--- BEGIN ---

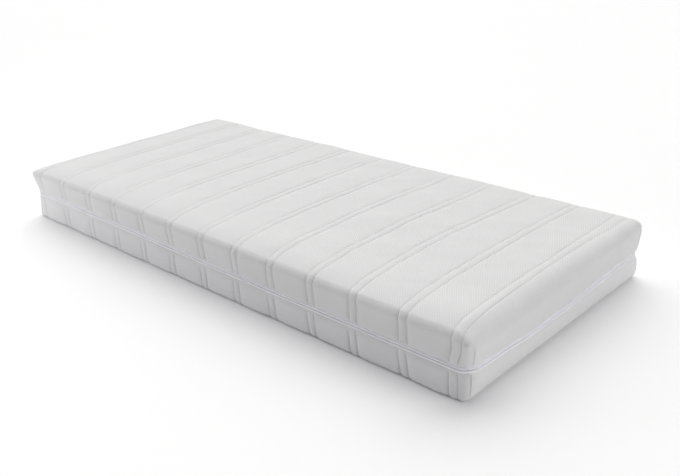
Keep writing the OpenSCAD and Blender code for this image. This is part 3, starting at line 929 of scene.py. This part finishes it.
def zip_coil(name, sign, body, node):
    """A continuous nylon coil sewn on the inner side of the tape."""
    low_c, high_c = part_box(node)
    middle = sign * abs((low_c.z + high_c.z) / 2 - ZIP_Z)
    half_w = (high_c.z - low_c.z) / 2 - COIL_WIRE
    half_d = COIL_HALF - COIL_WIRE
    p, n = COIL_PATH
    s = run_of(p)
    turns = int(s[-1] / COIL_PITCH)
    at = np.arange(turns * COIL_STEPS + 1) / COIL_STEPS
    pos = at * s[-1] / turns
    q = read_at(pos, s, p)
    m = unit(read_at(pos, s, n))
    a = at * 2 * math.pi
    centre = along_zip((q, m), COIL_DEPTH + half_d * np.sin(a), middle + half_w * np.cos(a))
    tangent = unit(np.gradient(centre, axis=0))
    out = np.column_stack([m, np.zeros(len(m))])
    side = unit(np.cross(tangent, out + [0, 0, 0.01]))
    other = unit(np.cross(side, tangent))
    obj = add_mesh(name, *tube(centre, side, other, COIL_WIRE), COIL)
    stands_for(obj, body, node)


zip_coil("upper_coil", 1, "cover_top", "upper_zip_coil")
zip_coil("lower_coil", -1, "cover_base", "lower_zip_coil")

TAB_HALF_T = 0.00030
TAB_ROOM = 0.00005  # it stays this far inside its CAD solid across,
TAB_TOP_ROOM = 0.0002  # at the top
TAB_END_ROOM = 0.0003  # and at its two ends
TAB_ROOT = 0.0035  # its short root stands this high behind the flap
TAB_CREASE = (0.00006, 12, 0.004, 0.012)  # given as the cover's unevenness is


def end_tab():
    """The small cloth tab over the zip's ends: folded at its foot, root to the tape and flap outside."""
    low_c, high_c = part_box("zip_end_tab")
    back_y = low_c.y + TAB_HALF_T + TAB_ROOM
    front_y = high_c.y - TAB_HALF_T - TAB_ROOM
    fold = (front_y - back_y) / 2
    foot = low_c.z + fold + TAB_HALF_T
    path = [(back_y, foot + TAB_ROOT * (1 - k / 6)) for k in range(6)]
    path += [(back_y + fold - fold * math.cos(math.pi * k / 12), foot - fold * math.sin(math.pi * k / 12))
             for k in range(13)]
    path += [(front_y, foot + (high_c.z - TAB_TOP_ROOM - foot) * k / 12) for k in range(1, 13)]
    path = np.array(path)
    along = unit(np.gradient(path, axis=0))
    side = np.column_stack([-along[:, 1], along[:, 0]])
    ring = np.concatenate([path + side * TAB_HALF_T, (path - side * TAB_HALF_T)[::-1]])
    run = run_of(path)
    xs = np.linspace(low_c.x + TAB_END_ROOM, high_c.x - TAB_END_ROOM, 23)
    points = np.array([(x, y, z) for x in xs for y, z in ring])
    crease = TAB_CREASE[0] * waves(points, 41, *TAB_CREASE[1:])
    points[:, 1] += crease * (points[:, 2] > foot + 0.001)
    faces, uv = swept(xs, np.concatenate([run, run[::-1]]))
    obj = add_mesh("end_tab", points, faces, CLOTH, uv.reshape(-1, 2))
    stands_for(obj, "cover_base", "zip_end_tab")


end_tab()

for node in ("slider_body", "slider_pull", "zip_stops"):
    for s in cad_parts[node].material_slots:
        s.material = METAL


# ---- the foam core
ZONE_LOW = high("base_foam").z
ZONE_TOP = low("comfort_layer").z
RAIL_IN = low("left_side_rail").y
CORE_DEPTH = TOP - CORE_TOP
SLIT = 0.005
CELL_DEPTH = 0.030
FAR_PAST = 0.01  # cuts reach this far past the face that they open
HINGE_SLIT, HINGE_DEPTH = 0.008, 0.025
NEAR_EDGE = (0.003, 0.007, 0.012, 0.018, 0.026)  # grid lines at the core's edges, where they are rounded
NEAR_CORNER = (*NEAR_EDGE, 0.036, 0.048, 0.062, 0.080)
CLOSEST = 0.0012  # grid lines closer together than this are left out
CORE_STEP = 0.045
WORN_EDGE = 0.0012


def carved(name, node, material, low_c, high_c, cuts):
    """A foam block with slits and cells cut out of it, rounded off as the core is."""
    marks = []
    for axis, edge in enumerate((CORE_X, CORE_Y, CORE_TOP)):
        lines = {round(low_c[axis], 6), round(high_c[axis], 6)}
        for a, b in cuts:
            lines |= {round(v[axis], 6) for v in (a, b) if low_c[axis] < v[axis] < high_c[axis]}
        for d in NEAR_CORNER if axis < 2 else NEAR_EDGE:
            lines |= {round(v, 6) for v in (edge - d, d - edge) if low_c[axis] < v < high_c[axis]}
        ordered = [min(lines)]
        for v in sorted(lines)[1:]:
            if v - ordered[-1] > CLOSEST:
                ordered.append(v)
        marks.append(filled(ordered, CORE_STEP))
    xs, ys, zs = marks
    mid = [(m[1:] + m[:-1]) / 2 for m in marks]
    cx, cy, cz = np.meshgrid(*mid, indexing="ij")
    solid = np.ones(cx.shape, dtype=bool)
    for a, b in cuts:
        solid &= ~((cx > a[0]) & (cx < b[0]) & (cy > a[1]) & (cy < b[1]) & (cz > a[2]) & (cz < b[2]))
    around = np.pad(solid, 1)
    grid = (len(xs), len(ys), len(zs))
    faces = []
    for axis in range(3):
        e1, e2 = np.eye(3, dtype=int)[[(axis + 1) % 3, (axis + 2) % 3]]
        for side in (0, 1):
            step = np.zeros(3, dtype=int)
            step[axis] = 1 if side else -1
            other = around[tuple(slice(1 + d, n + 1 + d) for d, n in zip(step, solid.shape))]
            i = np.stack(np.nonzero(solid & ~other), axis=1)
            base = i.copy()
            base[:, axis] += side
            quad = [base, base + e1, base + e1 + e2, base + e2]
            if not side:
                quad = quad[::-1]
            faces.append(np.stack([np.ravel_multi_index(q.T, grid) for q in quad], axis=1))
    faces = np.concatenate(faces)
    used, where = np.unique(faces, return_inverse=True)
    i, j, k = np.unravel_index(used, grid)
    p = shape(xs[i], ys[j], zs[k], CORE_DEPTH, zip_line=False)
    obj = add_mesh(name, p, where.reshape(-1, 4), material, sharp=35)
    bevel = obj.modifiers.new("worn_edges", "BEVEL")
    bevel.width = WORN_EDGE
    bevel.segments = 2
    bevel.limit_method = "ANGLE"
    bevel.angle_limit = math.radians(50)
    stands_for(obj, "core", node)


def slits(axis, places, width, z0, z1):
    """Boxes to cut out: slits right across the mattress at places on X, axis 0, or right along it on Y."""
    boxes = []
    for at in places:
        a, b = [-2, -2, z0], [2, 2, z1]
        a[axis], b[axis] = at - width / 2, at + width / 2
        boxes.append((a, b))
    return boxes


# Each zone's insert: spacing and depth of its slits, its foam and its slot
ZONES = [("head_zone_insert", 0.075, 0.025, ZONE_FOAM, "zone_foam"),
         ("torso_zone_insert", 0.060, 0.032, ZONE_FOAM, "zone_foam"),
         ("seat_zone_insert", 0.0525, 0.038, SOFT_FOAM, "soft_zone_foam"),
         ("leg_zone_insert", 0.056, 0.030, ZONE_FOAM, "zone_foam"),
         ("heel_zone_insert", 0.040, 0.042, SOFT_FOAM, "soft_zone_foam")]
HEEL_CELLS = 16

hinges = slits(0, [low(z[0]).x for z in ZONES[1:]], HINGE_SLIT, CORE_LOW - FAR_PAST, CORE_LOW + HINGE_DEPTH)
carved("base_block", "base_foam", BASE_FOAM, (-CORE_X, -CORE_Y, CORE_LOW),
       (CORE_X, CORE_Y, ZONE_LOW), hinges)
for node, sign in (("left_side_rail", 1), ("right_side_rail", -1)):
    y0, y1 = sorted((sign * RAIL_IN, sign * CORE_Y))
    carved(node.replace("side_rail", "rail_block"), node, RAIL_FOAM, (-CORE_X, y0, ZONE_LOW),
           (CORE_X, y1, ZONE_TOP), [])
for node, pitch, deep, material, slot in ZONES:
    x0, x1 = low(node).x, high(node).x
    count = math.floor(((x1 - x0) / 2 - pitch / 4) / pitch)
    opening = (SLIT, ZONE_TOP - deep, ZONE_TOP + FAR_PAST)
    cuts = slits(0, [(x0 + x1) / 2 + k * pitch for k in range(-count, count + 1)], *opening)
    if node == "heel_zone_insert":
        cell = 2 * RAIL_IN / HEEL_CELLS
        cuts += slits(1, [-RAIL_IN + k * cell for k in range(1, HEEL_CELLS)], *opening)
    carved(node.replace("_insert", "_block"), node, material, (x0, -RAIL_IN, ZONE_LOW),
           (x1, RAIL_IN, ZONE_TOP), cuts)
CELLS = (20, 9)  # of the top layer, along X and Y
opening = (SLIT, CORE_TOP - CELL_DEPTH, CORE_TOP + FAR_PAST)
cuts = []
for axis, half in enumerate((CORE_X, CORE_Y)):
    cuts += slits(axis, [-half + k * 2 * half / CELLS[axis] for k in range(1, CELLS[axis])], *opening)
carved("comfort_block", "comfort_layer", VISCO, (-CORE_X, -CORE_Y, ZONE_TOP),
       (CORE_X, CORE_Y, CORE_TOP), cuts)

# ---- floor, light and camera
floor_mat = Mat("floor", (0.985, 0.985, 0.985), 0.75, 0.0002, specular=0.2)
floor_grain = floor_mat.noise(floor_mat.place(), 40.0, 3.0)
floor_mat.finish(floor_grain, floor_mat.noise(floor_mat.place(), 1.2, 2.0), 0.004)
FLOOR_HALF = 40.0
floor = add_mesh("floor", np.array([[-1, -1, 0], [1, -1, 0], [1, 1, 0], [-1, 1, 0]]) * FLOOR_HALF,
                 [[0, 1, 2, 3]], floor_mat.mat)

world = bpy.data.worlds.new("studio")
world.use_nodes = True
bpy.context.scene.world = world
back = world.node_tree.nodes["Background"]
back.inputs["Color"].default_value = (0.90, 0.87, 1.0, 1)
back.inputs["Strength"].default_value = 0.155


def sun(name, source, strength, spread, colour):
    """A soft light from far away, which shines from the direction of source."""
    data = bpy.data.lights.new(name, "SUN")
    data.energy = strength
    data.angle = math.radians(spread)
    data.color = colour
    added(name, data).rotation_euler = Vector(source).to_track_quat("Z", "Y").to_euler()


sun("key", (-0.55, 0.75, 1.0), 1.80, 75, (1.0, 0.997, 0.972))
sun("head_sky", (-1.0, 0.35, 1.0), 1.25, 90, (1.0, 0.997, 0.972))
sun("end_fill", (1.0, 0.15, 0.50), 1.10, 60, (1.0, 0.998, 0.98))
fill_data = bpy.data.lights.new("head_fill", "AREA")
fill_data.energy = 17.7
fill_data.size = 0.8
head_fill = added("head_fill", fill_data)
head_fill.location = (-2.4, -1.9, 0.45)
aim = Vector((-0.9, -0.45, 0.1))
head_fill.rotation_euler = (head_fill.location - aim).to_track_quat("Z", "Y").to_euler()

SENSOR_W = 36
PICTURE_W = 680  # the picture's width, and the focal length in the same units
F_PIXELS = 835.9388
CAMERA_AT = Vector((1.92354, -1.83548, 1.14429))
YAW, PITCH, ROLL = math.radians(-43.647), math.radians(23.157), math.radians(-2.131)
forward = Vector((math.sin(YAW) * math.cos(PITCH), math.cos(YAW) * math.cos(PITCH), -math.sin(PITCH)))
level = Vector((math.cos(YAW), -math.sin(YAW), 0))
upright = level.cross(forward)
right = level * math.cos(ROLL) + upright * math.sin(ROLL)
upward = upright * math.cos(ROLL) - level * math.sin(ROLL)
cam_data = bpy.data.cameras.new("camera")
cam_data.sensor_width = SENSOR_W
cam_data.lens = F_PIXELS * SENSOR_W / PICTURE_W
cam_data.clip_end = 200
camera = added("camera", cam_data)
axes = (right, upward, -forward, CAMERA_AT)
camera.matrix_world = Matrix([[v[c] for v in axes] for c in range(3)] + [[0, 0, 0, 1]])
bpy.context.scene.camera = camera
bpy.context.scene.view_settings.view_transform = "Standard"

--- END ---

Find how many lines hold the string "scene", and state that number alone.

> _Expected output_
4